Hin- und Heimfahrt erfolgten oft noch mit dem eigenen Auto, unter heutigen Umständen kaum mehr denkbar. Auf der Rückfahrt hatte man in der Regel gleich noch etwas zur Bestückung des eigenen Weinkellers im Fahrzeug, vielleicht auch noch eine Flasche Hochprozentigen.

Kommerzialisierung

Mit der Zeit wurden die Gruppen grösser und zahlreicher. Dies tat der Entwicklung des Weins in den Fässern nicht gut: zu starke Temperaturschwankungen und zu hohe Luftfeuchtigkeit.
Bei «unserem» Winzer hatte das zur Folge, dass er eine Mauer vom Weinkeller zum davorliegenden Carnotzet durchbrach und man ab dann in diesem Carnotzet sass, durch eine Tür vom Weinkeller getrennt.

Und dann gab es eine unerfreuliche Entwicklung: auf einmal sass man zum Essen in einem kalten Korridor, mit einem hoch angesetzten Heizstrahler im Rücken. Und als Krönung wurden im Folgejahr am selben Abend zwei Schichten «abgespeist». Die Kommerzialisierung wurde mit beschränkten Mitteln auf die Spitze getrieben.

Doch die Winzer lernten, auch weil die Zahl der Anbieter zunahm und Treberwurst auch in den lokalen und regionalen Restaurants als Menu angeboten wurde. Das Produkt wurde weiter stark kommerzialisiert, nun aber unter professionelleren Bedingungen.
Zwar musste man sich nun zum Essen nicht mehr winterlich warm anziehen, die Carnotzets wurden angenehm temperiert. Allerdings hatte das Ganze nun den Charme des Ursprünglichen und Exklusiven verloren.

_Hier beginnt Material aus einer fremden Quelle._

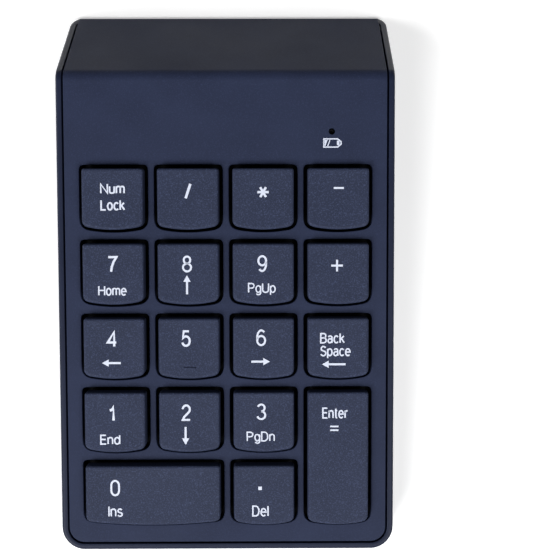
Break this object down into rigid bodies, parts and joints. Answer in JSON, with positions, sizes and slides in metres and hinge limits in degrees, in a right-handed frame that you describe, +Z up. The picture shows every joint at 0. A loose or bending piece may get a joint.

Wie man weiss, eroberte die Treberwurst mittlerweile viele Weinanbaugebiete. Und zu den ursprünglichen Anbietern reisen die Gäste heute aus der ganzen Schweiz und dem nahen Ausland an. Die Vermarktung der Treberwurst ist zu einem winterlichen Zusatzstandbein für die Weinbauern und ihre Familien geworden.

Die Krönung ist aber nach wie vor, diese Köstlichkeit mit Freunden im Lokal eines Winzers oder Brenners am Bielersee zu geniessen und von der Familie und ihren Helferinnen bedient zu werden.


Quellen, Anmerkungen

1 Dieser noch trübe, aber schon vergorene Wein (Chasselas) wird seit Mitte der 1970er-Jahre von Neuenburger Weinbauern als Neuchâtel Non Filtré vermarktet. Die Weinflaschen sollten vor dem Öffnen auf den Kopf gestellt werden, um die abgesetzte Hefe wieder in Schwebe zu bringen.